From: Henrik Frystyk Nielsen <henrikn@microsoft.com>
Date: Wed, 11 Sep 2002 11:01:39 -0700
Message-ID: <79107D208BA38C45A4E45F62673A434D086182EB@red-msg-07.redmond.corp.microsoft.com>
To: <noah_mendelsohn@us.ibm.com>
Cc: <carine@w3.org>, <chrisfer@us.ibm.com>, <dorchard@bea.com>, <John_Barton@hpl.hp.com>, <moreau@crf.canon.fr>, <ruellan@crf.canon.fr>, <xml-dist-app@w3.org>, <ylafon@w3.org>

I think the main point is that a URI doesn't imply "location", it is
merely an abstraction of something that has identity (I think this is
consistent with [1]). The notion of "server" is not in any way integral
to this, as I said in my previous mail [2], a server (or servers) may
show up in particular resolution mechanism but that is orthogonal to the
identifier itself.
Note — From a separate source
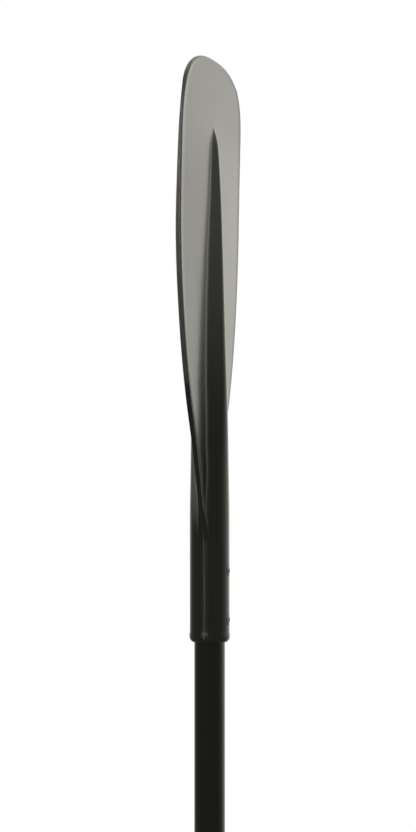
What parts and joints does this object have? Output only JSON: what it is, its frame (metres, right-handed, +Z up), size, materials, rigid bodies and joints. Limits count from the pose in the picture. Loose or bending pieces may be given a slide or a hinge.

There is no dependency on client/server or otherwise.

Hope this makes sense,


[1] http://www.w3.org/TR/uri-clarification/#uri-partitioning
[2] http://lists.w3.org/Archives/Public/xml-dist-app/2002Sep/0101.html

>Hmm.  I don't think we can have it both ways.  If resources 
>don't travel, 
>then it's incoherent to say "this resource lives at server X". 
> In other 
>words, if something has a location, then it's necessarily 
>reasonable to 
>say that it has a location that moves, at least in a system like this. 
>Keep in mind that with my earlier example, there was on 
>picture of my on 
>any server.  The only state representing the picture at all was in the 
>message.  So, I think we can have it two ways:
>1) Resources don't travel because they are never localized.  
>They are just 
>abstractions with no notion of location or proximity.  In this case, 
>Henrik's proposal that resources don't travel makes sense.
>2) Resources do or often do have a location.  In this case, I 
>think it's 
>as coherent to say the location is in a message as on a 
>server.   I hope 
>we aren't tieing the notion of URI and resource to client/server?